▶ _What to produce_:
In the listing below, locate the lines bearing the word "materials". Copy every one of them.

▶ _Extracted entries_:
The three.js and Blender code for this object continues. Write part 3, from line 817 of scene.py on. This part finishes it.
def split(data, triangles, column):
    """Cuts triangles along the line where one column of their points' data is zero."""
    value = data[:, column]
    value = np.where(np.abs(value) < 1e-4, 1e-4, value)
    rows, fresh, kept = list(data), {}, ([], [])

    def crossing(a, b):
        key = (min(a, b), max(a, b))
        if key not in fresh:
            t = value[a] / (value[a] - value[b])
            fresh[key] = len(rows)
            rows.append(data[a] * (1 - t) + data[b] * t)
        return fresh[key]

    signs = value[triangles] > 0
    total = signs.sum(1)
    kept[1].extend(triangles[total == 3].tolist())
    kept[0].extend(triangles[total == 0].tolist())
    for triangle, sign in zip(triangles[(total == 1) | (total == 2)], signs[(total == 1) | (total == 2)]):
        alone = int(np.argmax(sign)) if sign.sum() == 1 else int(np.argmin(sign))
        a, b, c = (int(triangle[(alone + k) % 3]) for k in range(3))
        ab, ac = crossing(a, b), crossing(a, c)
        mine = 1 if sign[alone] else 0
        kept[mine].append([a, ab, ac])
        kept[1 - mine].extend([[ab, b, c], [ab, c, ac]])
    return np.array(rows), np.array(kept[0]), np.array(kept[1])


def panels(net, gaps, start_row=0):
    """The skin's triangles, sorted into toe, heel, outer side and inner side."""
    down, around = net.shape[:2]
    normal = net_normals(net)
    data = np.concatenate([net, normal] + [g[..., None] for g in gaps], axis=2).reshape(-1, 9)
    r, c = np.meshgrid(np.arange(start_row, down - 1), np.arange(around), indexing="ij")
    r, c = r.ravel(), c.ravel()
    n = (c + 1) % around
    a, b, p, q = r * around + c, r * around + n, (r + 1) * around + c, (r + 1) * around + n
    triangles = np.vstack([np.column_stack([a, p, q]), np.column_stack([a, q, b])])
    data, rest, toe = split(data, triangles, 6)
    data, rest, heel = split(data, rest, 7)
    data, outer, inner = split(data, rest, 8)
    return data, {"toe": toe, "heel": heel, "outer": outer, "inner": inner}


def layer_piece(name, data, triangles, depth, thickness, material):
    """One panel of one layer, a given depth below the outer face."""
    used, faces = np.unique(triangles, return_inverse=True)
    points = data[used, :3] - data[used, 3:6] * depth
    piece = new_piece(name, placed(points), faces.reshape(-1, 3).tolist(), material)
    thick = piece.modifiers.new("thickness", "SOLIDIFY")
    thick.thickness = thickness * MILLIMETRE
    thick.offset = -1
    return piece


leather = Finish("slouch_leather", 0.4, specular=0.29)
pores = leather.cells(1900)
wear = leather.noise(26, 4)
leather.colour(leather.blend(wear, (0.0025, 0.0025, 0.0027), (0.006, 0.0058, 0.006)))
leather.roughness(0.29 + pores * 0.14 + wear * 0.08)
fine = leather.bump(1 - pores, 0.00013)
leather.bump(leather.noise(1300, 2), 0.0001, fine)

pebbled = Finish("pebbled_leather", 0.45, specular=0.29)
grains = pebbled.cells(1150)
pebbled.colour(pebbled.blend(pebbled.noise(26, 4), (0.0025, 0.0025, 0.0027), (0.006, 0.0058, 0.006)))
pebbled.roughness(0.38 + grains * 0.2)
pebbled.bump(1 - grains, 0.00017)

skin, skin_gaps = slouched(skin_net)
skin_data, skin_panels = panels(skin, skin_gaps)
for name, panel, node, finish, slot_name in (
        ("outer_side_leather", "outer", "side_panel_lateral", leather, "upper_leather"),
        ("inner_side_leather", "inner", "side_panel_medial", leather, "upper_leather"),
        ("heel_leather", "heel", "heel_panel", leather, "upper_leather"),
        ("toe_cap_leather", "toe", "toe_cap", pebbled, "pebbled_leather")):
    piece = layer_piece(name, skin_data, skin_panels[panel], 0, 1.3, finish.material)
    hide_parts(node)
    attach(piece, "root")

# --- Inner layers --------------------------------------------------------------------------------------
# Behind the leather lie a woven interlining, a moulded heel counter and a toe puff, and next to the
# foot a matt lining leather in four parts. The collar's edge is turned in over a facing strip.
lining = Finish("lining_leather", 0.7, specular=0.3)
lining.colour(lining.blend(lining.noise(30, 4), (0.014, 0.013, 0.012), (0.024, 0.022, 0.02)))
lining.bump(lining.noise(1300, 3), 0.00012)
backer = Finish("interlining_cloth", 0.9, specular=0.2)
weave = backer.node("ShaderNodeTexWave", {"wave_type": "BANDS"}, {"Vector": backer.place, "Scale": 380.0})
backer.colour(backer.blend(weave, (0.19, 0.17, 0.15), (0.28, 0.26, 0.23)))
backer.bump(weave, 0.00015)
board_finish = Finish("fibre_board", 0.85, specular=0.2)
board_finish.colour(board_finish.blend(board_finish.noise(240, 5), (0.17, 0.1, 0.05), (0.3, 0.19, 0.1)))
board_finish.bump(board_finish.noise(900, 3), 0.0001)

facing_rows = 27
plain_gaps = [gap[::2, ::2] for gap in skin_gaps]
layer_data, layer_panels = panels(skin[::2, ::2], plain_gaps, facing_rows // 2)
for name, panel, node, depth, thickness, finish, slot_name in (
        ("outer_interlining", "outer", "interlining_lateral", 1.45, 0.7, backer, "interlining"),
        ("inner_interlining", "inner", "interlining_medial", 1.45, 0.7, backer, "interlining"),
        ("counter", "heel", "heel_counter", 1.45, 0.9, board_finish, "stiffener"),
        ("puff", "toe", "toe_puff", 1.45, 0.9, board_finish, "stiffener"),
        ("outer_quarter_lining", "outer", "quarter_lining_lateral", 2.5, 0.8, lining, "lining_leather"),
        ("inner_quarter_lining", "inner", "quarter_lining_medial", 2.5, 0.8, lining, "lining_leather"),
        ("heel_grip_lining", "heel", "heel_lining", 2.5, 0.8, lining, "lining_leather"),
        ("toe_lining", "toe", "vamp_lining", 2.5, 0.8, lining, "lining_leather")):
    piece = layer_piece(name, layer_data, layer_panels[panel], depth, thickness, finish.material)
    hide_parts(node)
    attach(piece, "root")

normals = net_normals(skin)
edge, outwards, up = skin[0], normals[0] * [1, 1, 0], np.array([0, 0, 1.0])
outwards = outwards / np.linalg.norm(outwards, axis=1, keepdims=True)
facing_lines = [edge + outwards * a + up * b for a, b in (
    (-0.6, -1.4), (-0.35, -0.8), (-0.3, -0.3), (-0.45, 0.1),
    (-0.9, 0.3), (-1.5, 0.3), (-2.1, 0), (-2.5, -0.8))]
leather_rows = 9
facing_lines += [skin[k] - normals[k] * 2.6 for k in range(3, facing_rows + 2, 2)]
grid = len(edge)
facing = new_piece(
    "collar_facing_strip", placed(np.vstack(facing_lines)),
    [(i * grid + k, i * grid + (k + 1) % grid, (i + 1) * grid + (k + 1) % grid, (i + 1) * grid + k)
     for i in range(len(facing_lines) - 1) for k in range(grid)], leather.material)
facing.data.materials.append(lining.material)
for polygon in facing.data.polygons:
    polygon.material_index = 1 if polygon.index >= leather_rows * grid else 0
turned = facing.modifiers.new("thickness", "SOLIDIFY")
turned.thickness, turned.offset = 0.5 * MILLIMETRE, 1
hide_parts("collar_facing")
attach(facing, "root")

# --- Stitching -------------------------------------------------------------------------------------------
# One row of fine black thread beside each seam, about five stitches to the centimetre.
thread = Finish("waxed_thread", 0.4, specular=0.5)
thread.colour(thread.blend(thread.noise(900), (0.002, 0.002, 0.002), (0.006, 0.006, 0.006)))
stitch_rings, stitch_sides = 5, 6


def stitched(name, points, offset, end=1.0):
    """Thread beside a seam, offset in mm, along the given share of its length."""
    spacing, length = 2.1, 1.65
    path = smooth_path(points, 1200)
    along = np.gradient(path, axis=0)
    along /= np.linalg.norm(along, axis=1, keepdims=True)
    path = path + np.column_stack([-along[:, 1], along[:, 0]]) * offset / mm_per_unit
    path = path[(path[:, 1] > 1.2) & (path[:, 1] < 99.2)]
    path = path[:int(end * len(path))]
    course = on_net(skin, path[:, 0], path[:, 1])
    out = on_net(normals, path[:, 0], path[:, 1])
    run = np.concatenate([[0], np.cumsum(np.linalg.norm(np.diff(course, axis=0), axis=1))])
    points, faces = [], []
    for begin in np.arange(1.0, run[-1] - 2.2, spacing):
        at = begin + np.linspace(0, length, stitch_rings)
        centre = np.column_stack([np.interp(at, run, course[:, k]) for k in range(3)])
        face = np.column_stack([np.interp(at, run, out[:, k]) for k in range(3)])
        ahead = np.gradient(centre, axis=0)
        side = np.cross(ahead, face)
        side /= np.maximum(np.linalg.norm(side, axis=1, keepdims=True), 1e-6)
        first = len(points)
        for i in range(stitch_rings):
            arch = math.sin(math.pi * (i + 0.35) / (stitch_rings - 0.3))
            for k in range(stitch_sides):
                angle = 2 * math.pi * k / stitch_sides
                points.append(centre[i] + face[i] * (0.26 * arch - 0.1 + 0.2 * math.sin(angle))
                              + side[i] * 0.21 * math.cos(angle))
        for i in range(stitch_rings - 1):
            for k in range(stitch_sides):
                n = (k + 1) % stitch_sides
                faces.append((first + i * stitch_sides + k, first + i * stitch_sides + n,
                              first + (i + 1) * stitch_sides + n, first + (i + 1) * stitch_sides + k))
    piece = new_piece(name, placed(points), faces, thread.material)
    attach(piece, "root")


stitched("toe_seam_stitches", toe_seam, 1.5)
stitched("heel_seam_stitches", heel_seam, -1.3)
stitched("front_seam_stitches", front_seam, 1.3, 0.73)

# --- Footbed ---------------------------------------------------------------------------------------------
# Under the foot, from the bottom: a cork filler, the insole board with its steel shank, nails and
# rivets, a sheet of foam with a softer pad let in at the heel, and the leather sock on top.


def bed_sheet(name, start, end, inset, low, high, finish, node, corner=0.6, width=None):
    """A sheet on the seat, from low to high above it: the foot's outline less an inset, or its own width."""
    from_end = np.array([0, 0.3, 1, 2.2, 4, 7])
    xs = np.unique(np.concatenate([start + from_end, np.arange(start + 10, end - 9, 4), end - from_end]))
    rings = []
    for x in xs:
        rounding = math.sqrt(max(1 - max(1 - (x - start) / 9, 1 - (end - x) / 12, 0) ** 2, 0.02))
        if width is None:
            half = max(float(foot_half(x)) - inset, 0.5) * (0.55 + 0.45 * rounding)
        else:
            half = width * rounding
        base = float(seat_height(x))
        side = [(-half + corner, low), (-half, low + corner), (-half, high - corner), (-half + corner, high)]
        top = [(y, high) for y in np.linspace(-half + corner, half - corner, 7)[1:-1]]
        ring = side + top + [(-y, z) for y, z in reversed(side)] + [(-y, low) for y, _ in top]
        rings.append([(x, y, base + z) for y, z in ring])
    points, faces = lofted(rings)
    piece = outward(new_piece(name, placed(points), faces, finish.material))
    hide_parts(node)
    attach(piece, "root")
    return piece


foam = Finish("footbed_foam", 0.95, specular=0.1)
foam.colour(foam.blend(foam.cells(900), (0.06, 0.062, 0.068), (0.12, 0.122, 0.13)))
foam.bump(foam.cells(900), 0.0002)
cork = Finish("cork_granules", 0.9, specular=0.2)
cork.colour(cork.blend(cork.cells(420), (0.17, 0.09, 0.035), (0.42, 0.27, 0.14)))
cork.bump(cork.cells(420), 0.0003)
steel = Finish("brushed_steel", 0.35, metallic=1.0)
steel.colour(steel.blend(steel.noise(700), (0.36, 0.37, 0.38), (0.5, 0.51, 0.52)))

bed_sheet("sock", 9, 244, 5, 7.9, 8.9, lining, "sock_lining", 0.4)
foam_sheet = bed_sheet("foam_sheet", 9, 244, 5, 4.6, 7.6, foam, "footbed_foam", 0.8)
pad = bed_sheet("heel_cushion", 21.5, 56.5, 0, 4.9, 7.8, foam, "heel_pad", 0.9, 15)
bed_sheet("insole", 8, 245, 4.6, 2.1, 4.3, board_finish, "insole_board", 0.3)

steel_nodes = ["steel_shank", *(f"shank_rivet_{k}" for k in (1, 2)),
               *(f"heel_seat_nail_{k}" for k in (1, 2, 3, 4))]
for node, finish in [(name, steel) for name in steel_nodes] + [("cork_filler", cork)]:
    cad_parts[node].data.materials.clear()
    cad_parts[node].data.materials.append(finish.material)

...

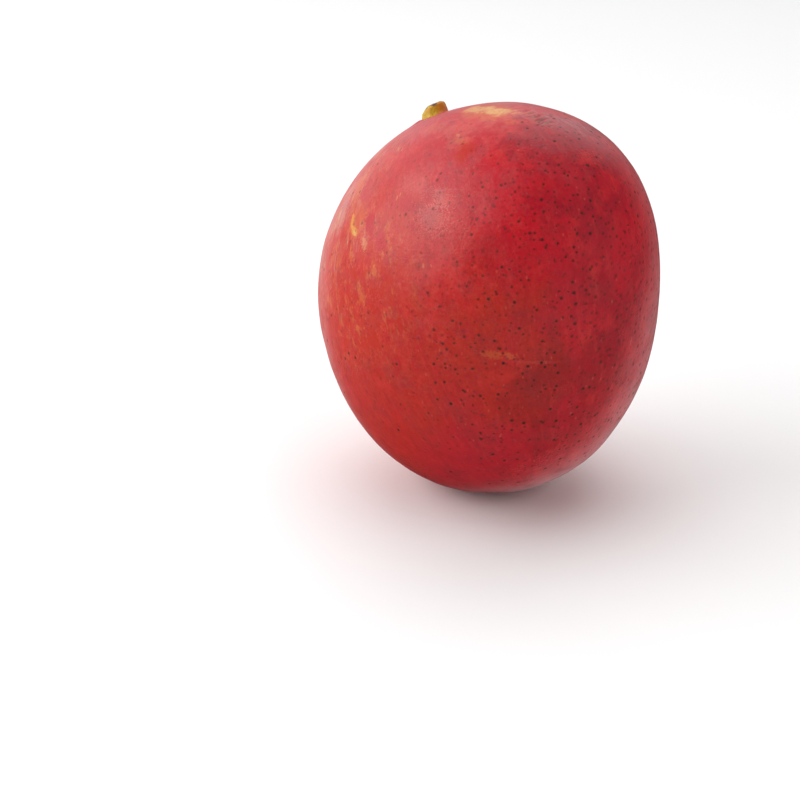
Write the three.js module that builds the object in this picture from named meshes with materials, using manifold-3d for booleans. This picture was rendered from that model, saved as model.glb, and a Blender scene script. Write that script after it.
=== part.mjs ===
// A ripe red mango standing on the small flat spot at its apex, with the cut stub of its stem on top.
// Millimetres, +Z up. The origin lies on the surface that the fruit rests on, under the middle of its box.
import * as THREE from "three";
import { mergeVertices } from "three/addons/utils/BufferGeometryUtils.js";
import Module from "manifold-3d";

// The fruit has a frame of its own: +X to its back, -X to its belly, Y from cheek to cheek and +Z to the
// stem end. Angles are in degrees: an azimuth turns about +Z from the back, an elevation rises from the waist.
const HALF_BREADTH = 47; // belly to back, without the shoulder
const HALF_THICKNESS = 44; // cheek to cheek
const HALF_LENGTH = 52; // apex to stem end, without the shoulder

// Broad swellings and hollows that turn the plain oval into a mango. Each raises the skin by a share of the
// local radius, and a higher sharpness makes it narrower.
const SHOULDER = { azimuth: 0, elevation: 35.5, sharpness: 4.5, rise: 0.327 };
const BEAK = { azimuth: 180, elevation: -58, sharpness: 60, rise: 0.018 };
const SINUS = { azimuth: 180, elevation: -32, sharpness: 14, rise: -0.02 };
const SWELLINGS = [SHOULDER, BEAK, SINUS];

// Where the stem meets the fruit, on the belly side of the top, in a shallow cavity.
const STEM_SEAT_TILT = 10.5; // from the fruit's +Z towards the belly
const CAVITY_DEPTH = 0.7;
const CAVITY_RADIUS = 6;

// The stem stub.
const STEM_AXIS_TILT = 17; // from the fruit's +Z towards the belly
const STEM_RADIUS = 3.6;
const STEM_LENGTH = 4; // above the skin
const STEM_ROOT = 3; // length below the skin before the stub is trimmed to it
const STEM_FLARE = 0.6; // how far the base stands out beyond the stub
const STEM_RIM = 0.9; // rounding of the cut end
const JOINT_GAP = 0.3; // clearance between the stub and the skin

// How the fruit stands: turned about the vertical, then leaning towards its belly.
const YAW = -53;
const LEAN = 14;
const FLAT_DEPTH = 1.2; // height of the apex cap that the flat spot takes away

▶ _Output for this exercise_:
facing.data.materials.append(lining.material)
    cad_parts[node].data.materials.clear()
    cad_parts[node].data.materials.append(finish.material)
Write the three.js module that builds the object in this picture from named meshes with materials, using manifold-3d for booleans. This picture was rendered from that model, saved as model.glb, and a Blender scene script. Write that script after it.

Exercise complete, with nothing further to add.